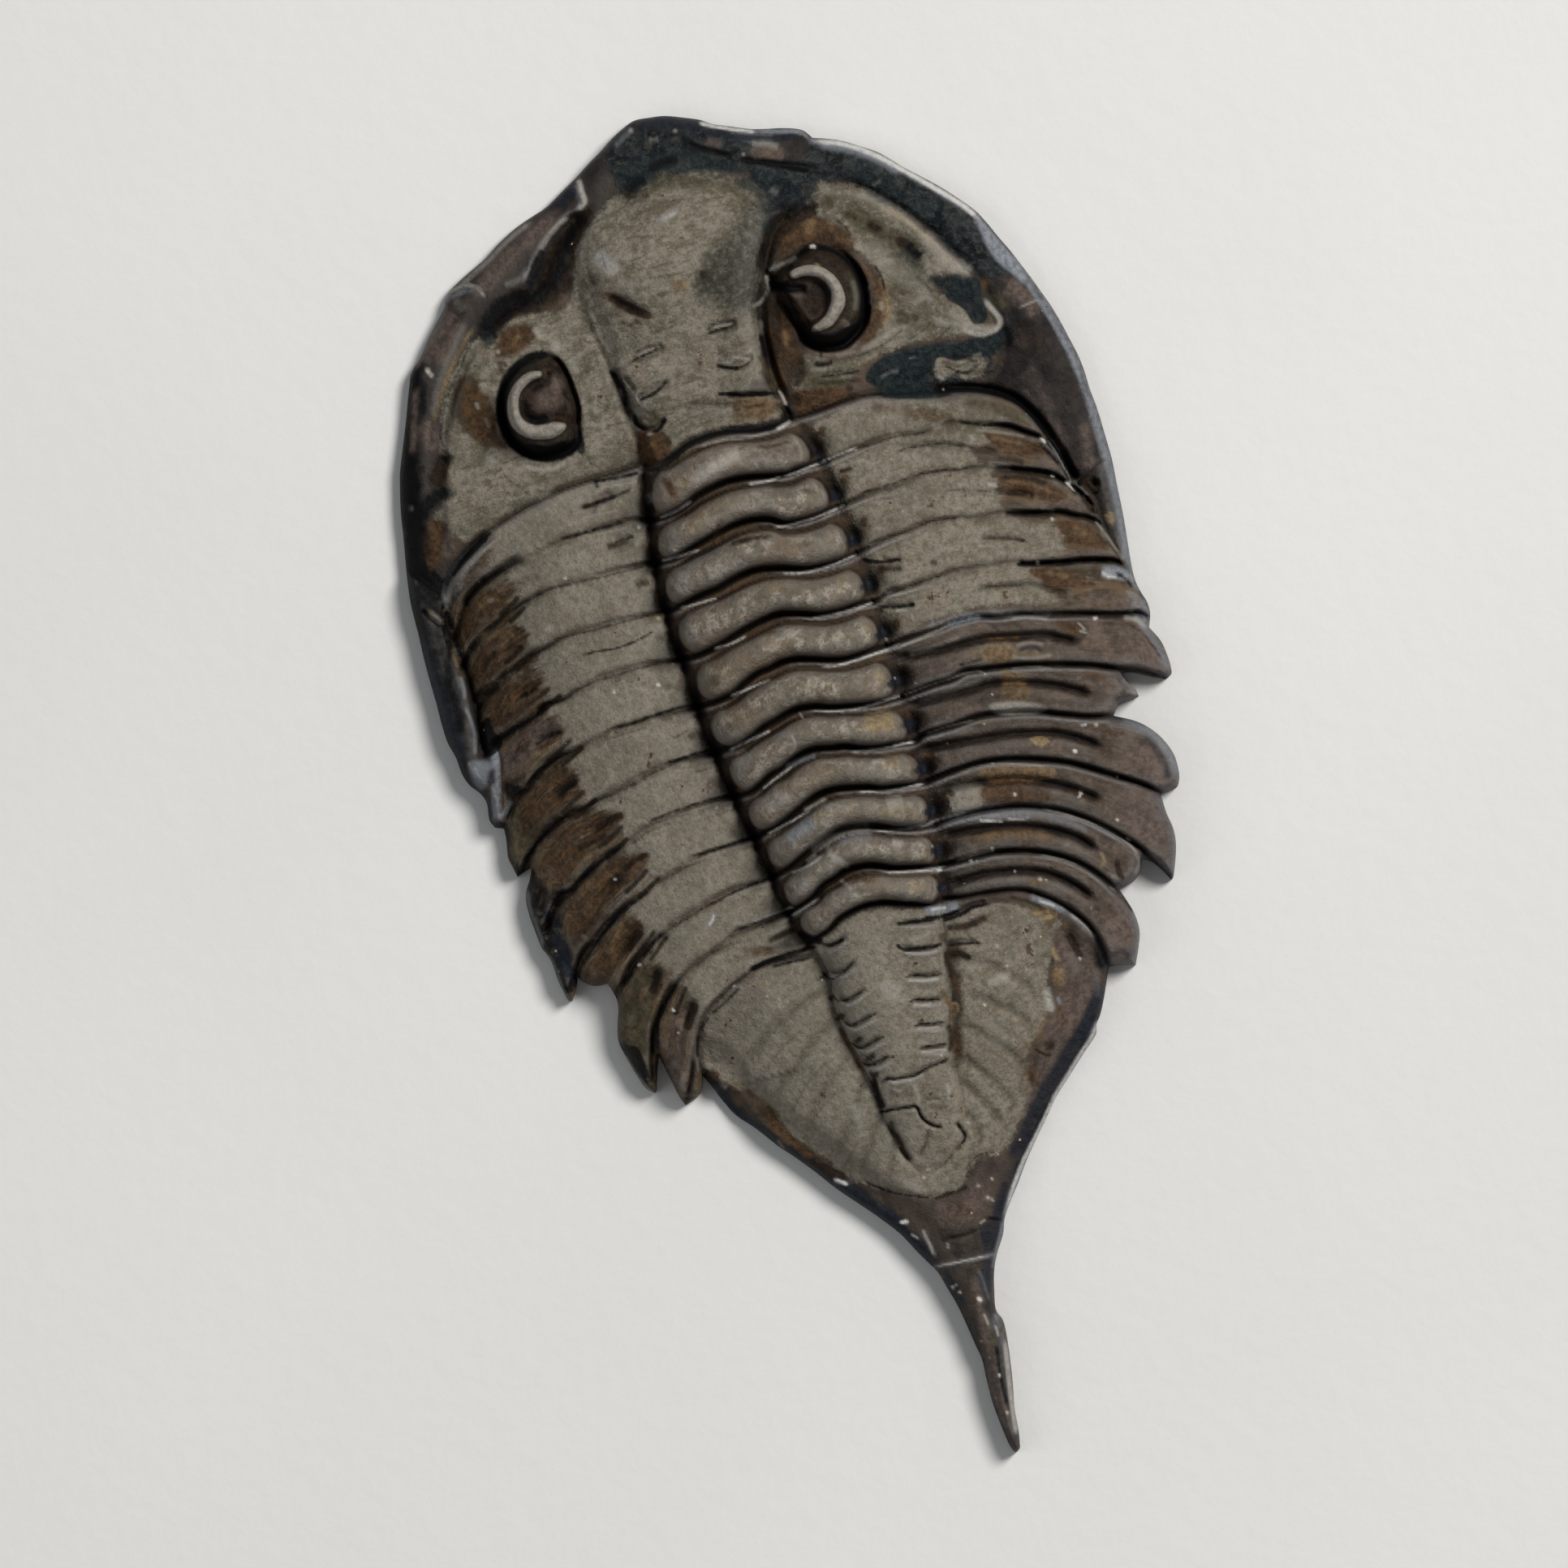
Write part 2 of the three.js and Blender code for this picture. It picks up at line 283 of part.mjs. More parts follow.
// ---- relief block: a closed grid box whose top is the relief ---------------
function columns() {
  const middle = Math.round(MIDDLE_HALF / STEP_X_MIDDLE);
  const side = Math.round((BLOCK_HALF_X - MIDDLE_HALF) / STEP_X_SIDE);
  const right = [];
  for (let i = 0; i <= middle; i++) right.push((MIDDLE_HALF * i) / middle);
  for (let i = 1; i <= side; i++) right.push(MIDDLE_HALF + ((BLOCK_HALF_X - MIDDLE_HALF) * i) / side);
  return [...right.slice(1).reverse().map((x) => -x), ...right];
}

function reliefBlock() {
  const xs = columns();
  const nx = xs.length - 1;
  const ny = Math.round((2 * BLOCK_HALF_Y) / STEP_Y);
  const pos = [];
  const index = [];
  const at = (i, j, low) => (low ? (nx + 1) * (ny + 1) : 0) + j * (nx + 1) + i;
  for (const low of [false, true]) {
    for (let j = 0; j <= ny; j++) {
      for (let i = 0; i <= nx; i++) {
        const x = xs[i];
        const y = -BLOCK_HALF_Y + (2 * BLOCK_HALF_Y * j) / ny;
        pos.push(x * SCALE, y * SCALE, low ? BLOCK_BOTTOM : relief(x, y) * SCALE);
      }
    }
  }
  const quad = (a, b, c, e) => index.push(a, b, c, a, c, e);
  for (let j = 0; j < ny; j++) {
    for (let i = 0; i < nx; i++) {
      quad(at(i, j), at(i + 1, j), at(i + 1, j + 1), at(i, j + 1));
      quad(at(i, j, true), at(i, j + 1, true), at(i + 1, j + 1, true), at(i + 1, j, true));
    }
  }
  for (let i = 0; i < nx; i++) {
    quad(at(i, 0, true), at(i + 1, 0, true), at(i + 1, 0), at(i, 0));
    quad(at(i + 1, ny, true), at(i, ny, true), at(i, ny), at(i + 1, ny));
  }
  for (let j = 0; j < ny; j++) {
    quad(at(0, j + 1, true), at(0, j, true), at(0, j), at(0, j + 1));
    quad(at(nx, j, true), at(nx, j + 1, true), at(nx, j + 1), at(nx, j));
  }
  const g = new THREE.BufferGeometry();
  g.setAttribute('position', new THREE.BufferAttribute(new Float32Array(pos), 3));
  g.setIndex(index);
  return g;
}

function outlineBlock() {
  const shape = new THREE.Shape(OUTLINE.map(([x, y]) => new THREE.Vector2(x * SCALE, y * SCALE)));
  return new THREE.ExtrudeGeometry(shape, { depth: OUTLINE_HEIGHT, bevelEnabled: false });
}

// ---- cut one with the other --------------------------------------------------
const wasm = await Module();
wasm.setup();

function solid(geometry) {
  const g = geometry.clone();
  g.deleteAttribute('normal');
  g.deleteAttribute('uv');
  const m = mergeVertices(g, 1e-4);
  return new wasm.Manifold(new wasm.Mesh({
    numProp: 3,
    vertProperties: new Float32Array(m.attributes.position.array),
    triVerts: new Uint32Array(m.index.array),
  }));
}

function geometryOf(manifold) {
  const mesh = manifold.getMesh();
  const v = new Float32Array(mesh.numVert * 3);
  for (let i = 0; i < mesh.numVert; i++) {
    for (let c = 0; c < 3; c++) v[3 * i + c] = mesh.vertProperties[i * mesh.numProp + c];
  }
  const g = new THREE.BufferGeometry();
  g.setAttribute('position', new THREE.BufferAttribute(v, 3));
  g.setIndex(new THREE.BufferAttribute(new Uint32Array(mesh.triVerts), 1));
  g.computeVertexNormals();
  return g;
}

const body = solid(reliefBlock()).intersect(solid(outlineBlock()));

const stone = new THREE.MeshStandardMaterial({
  color: 0x5e574a, roughness: 0.62, metalness: 0.0, flatShading: true,
});
const trilobite = new THREE.Mesh(geometryOf(body), stone);
trilobite.name = 'trilobite';

const group = new THREE.Group();
group.add(trilobite);

export default group;
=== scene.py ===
# Dalmanites trilobite, the visual model. Metres, +Z up, +Y towards the head.
# One relief surface over a flat base, cut to the animal's outline, in the
# three natural parts of the shell: head shield, thorax and tail plate.
import bpy, math
import numpy as np
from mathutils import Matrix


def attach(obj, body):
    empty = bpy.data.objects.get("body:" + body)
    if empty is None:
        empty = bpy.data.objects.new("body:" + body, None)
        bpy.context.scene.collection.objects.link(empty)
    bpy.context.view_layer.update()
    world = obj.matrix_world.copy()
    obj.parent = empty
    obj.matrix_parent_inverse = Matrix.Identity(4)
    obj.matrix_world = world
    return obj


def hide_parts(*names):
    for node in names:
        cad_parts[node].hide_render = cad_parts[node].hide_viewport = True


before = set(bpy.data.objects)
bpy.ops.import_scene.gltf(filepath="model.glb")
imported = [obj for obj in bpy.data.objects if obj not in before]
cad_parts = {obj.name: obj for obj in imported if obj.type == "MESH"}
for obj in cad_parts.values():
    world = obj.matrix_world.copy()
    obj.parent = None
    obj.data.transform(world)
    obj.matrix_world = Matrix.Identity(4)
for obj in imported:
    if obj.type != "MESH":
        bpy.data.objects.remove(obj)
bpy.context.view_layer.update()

# ---------------------------------------------------------------- plan points
# u to the right, v down, 25 units = 1 mm, in the plane of the photograph.
OUT=[(504,480),(507,460),(518,441),(527,420),(537,400),(547,380),(549,370),(556,357),(577,337),(599,318),(616,299),(636,281),(656,267),(674,255),
(694,235),(711,218),(729,198),(743,184),(754,171),(766,160),(781,149),(801,145),(819,143),(842,145),(863,148),(878,153),(901,156),(924,159),
(942,159),(962,158),(983,159),(993,163),(1001,170),(1019,171),(1039,174),(1059,180),(1080,187),(1095,195),(1115,207),(1136,218),(1158,230),
(1180,244),(1201,259),(1217,276),(1230,292),(1244,308),(1258,326),(1271,343),(1283,360),(1295,377),(1307,397),(1317,416),(1328,437),(1336,457),
(1343,480),(1352,504),(1363,541),(1370,566),(1377,601),(1384,635),(1389,665),(1393,690),(1398,713),(1406,730),(1413,741),(1417,755),(1416,773),
(1431,791),(1441,815),(1444,830),(1437,837),(1418,834),(1398,829),(1383,829),(1388,839),(1399,849),(1403,858),(1388,863),(1378,868),(1372,882),
(1398,888),(1418,898),(1434,912),(1447,931),(1453,955),(1451,970),(1437,975),(1430,978),(1437,1001),(1446,1022),(1449,1045),(1446,1079),(1443,1084),
(1434,1074),(1421,1063),(1407,1058),(1404,1076),(1394,1088),(1378,1094),
(1388,1109),(1398,1126),(1404,1146),(1403,1166),(1399,1190),(1381,1189),(1366,1191),(1361,1225),(1356,1249),(1351,1262),(1350,1275),(1335,1298),
(1318,1325),(1301,1352),(1289,1378),(1276,1405),(1264,1432),(1255,1456),(1246,1478),(1238,1500),(1236,1520),(1229,1543),(1225,1565),(1225,1588),
(1227,1613),(1236,1627),(1241,1649),(1245,1677),(1248,1705),(1250,1734),(1255,1762),(1257,1784),(1252,1790),(1246,1784),(1239,1770),(1231,1750),
(1222,1725),(1215,1697),(1210,1675),(1201,1655),(1190,1630),(1179,1607),(1166,1585),(1156,1568),(1142,1554),(1128,1540),(1109,1520),(1083,1500),
(1058,1483),(1030,1464),(1002,1442),(974,1422),(960,1413),(932,1391),(908,1375),(892,1358),(879,1341),(866,1325),
(865,1343),(858,1353),(845,1362),(837,1351),(829,1335),(819,1315),(812,1300),(810,1320),(809,1347),(796,1341),(782,1321),(769,1298),(762,1282),
(761,1262),(762,1242),(759,1229),(749,1212),(733,1215),(719,1210),(712,1204),(710,1219),(705,1234),(700,1233),(696,1225),(688,1209),(680,1186),
(671,1172),(668,1169),(660,1149),(651,1123),(648,1102),(653,1083),(655,1069),(642,1077),(638,1081),(630,1065),(626,1056),(624,1036),(621,1021),
(610,1020),(603,1010),(600,990),(592,978),(578,967),(569,953),(562,934),(552,916),(545,895),(538,868),(530,840),(522,810),(516,783),(512,768),
(506,743),(502,715),(499,684),(497,660),(494,633),(493,606),(493,582),(496,555),(500,521)]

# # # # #

▸ **Written instruction**: Return the lines above precisely as they appear, beginning at the first line and ending at the line with "wasm.setup();", and nothing after it.

▸ **Task output**:
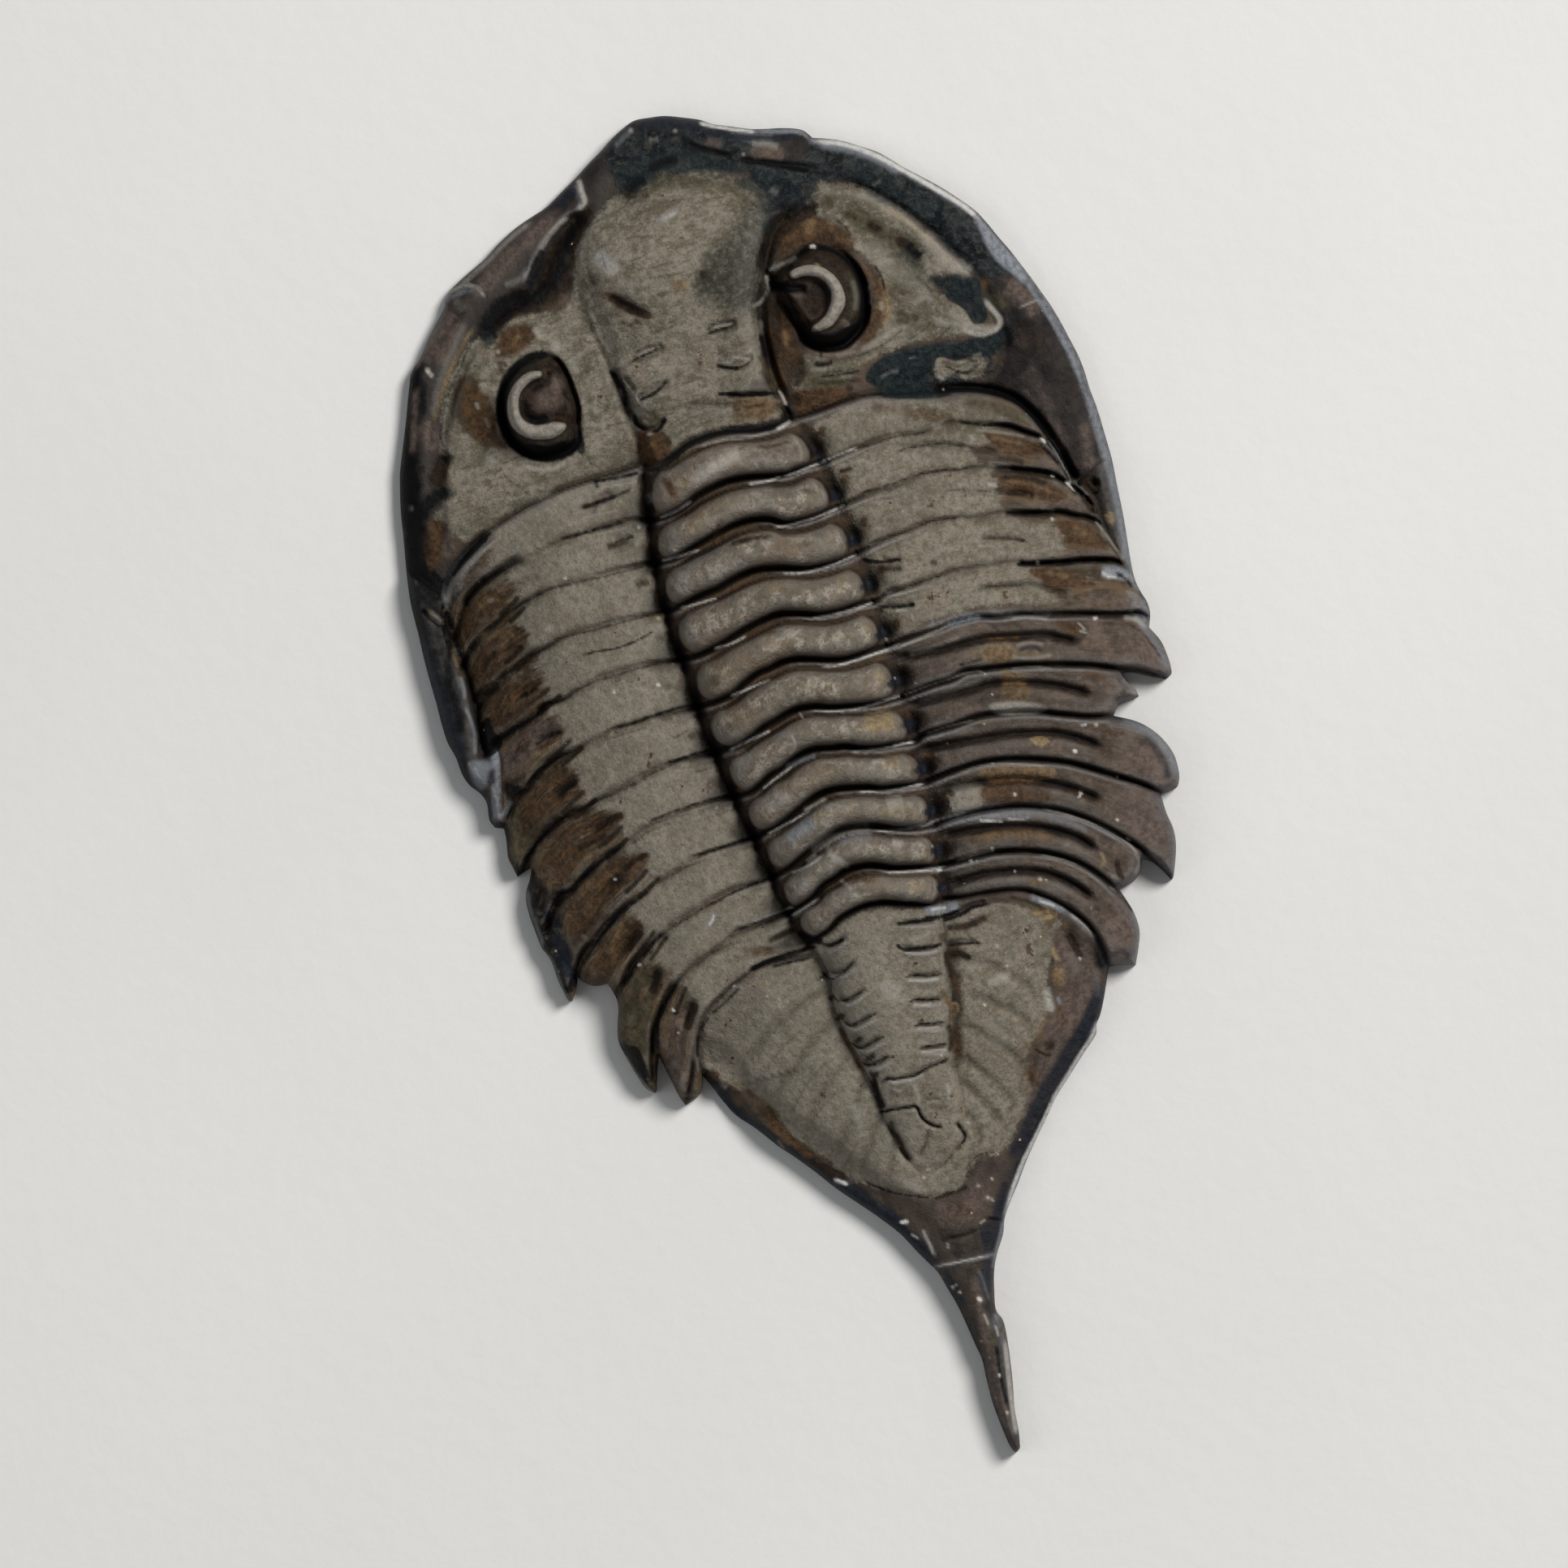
Write part 2 of the three.js and Blender code for this picture. It picks up at line 283 of part.mjs. More parts follow.
// ---- relief block: a closed grid box whose top is the relief ---------------
function columns() {
  const middle = Math.round(MIDDLE_HALF / STEP_X_MIDDLE);
  const side = Math.round((BLOCK_HALF_X - MIDDLE_HALF) / STEP_X_SIDE);
  const right = [];
  for (let i = 0; i <= middle; i++) right.push((MIDDLE_HALF * i) / middle);
  for (let i = 1; i <= side; i++) right.push(MIDDLE_HALF + ((BLOCK_HALF_X - MIDDLE_HALF) * i) / side);
  return [...right.slice(1).reverse().map((x) => -x), ...right];
}

function reliefBlock() {
  const xs = columns();
  const nx = xs.length - 1;
  const ny = Math.round((2 * BLOCK_HALF_Y) / STEP_Y);
  const pos = [];
  const index = [];
  const at = (i, j, low) => (low ? (nx + 1) * (ny + 1) : 0) + j * (nx + 1) + i;
  for (const low of [false, true]) {
    for (let j = 0; j <= ny; j++) {
      for (let i = 0; i <= nx; i++) {
        const x = xs[i];
        const y = -BLOCK_HALF_Y + (2 * BLOCK_HALF_Y * j) / ny;
        pos.push(x * SCALE, y * SCALE, low ? BLOCK_BOTTOM : relief(x, y) * SCALE);
      }
    }
  }
  const quad = (a, b, c, e) => index.push(a, b, c, a, c, e);
  for (let j = 0; j < ny; j++) {
    for (let i = 0; i < nx; i++) {
      quad(at(i, j), at(i + 1, j), at(i + 1, j + 1), at(i, j + 1));
      quad(at(i, j, true), at(i, j + 1, true), at(i + 1, j + 1, true), at(i + 1, j, true));
    }
  }
  for (let i = 0; i < nx; i++) {
    quad(at(i, 0, true), at(i + 1, 0, true), at(i + 1, 0), at(i, 0));
    quad(at(i + 1, ny, true), at(i, ny, true), at(i, ny), at(i + 1, ny));
  }
  for (let j = 0; j < ny; j++) {
    quad(at(0, j + 1, true), at(0, j, true), at(0, j), at(0, j + 1));
    quad(at(nx, j, true), at(nx, j + 1, true), at(nx, j + 1), at(nx, j));
  }
  const g = new THREE.BufferGeometry();
  g.setAttribute('position', new THREE.BufferAttribute(new Float32Array(pos), 3));
  g.setIndex(index);
  return g;
}

function outlineBlock() {
  const shape = new THREE.Shape(OUTLINE.map(([x, y]) => new THREE.Vector2(x * SCALE, y * SCALE)));
  return new THREE.ExtrudeGeometry(shape, { depth: OUTLINE_HEIGHT, bevelEnabled: false });
}

// ---- cut one with the other --------------------------------------------------
const wasm = await Module();
wasm.setup();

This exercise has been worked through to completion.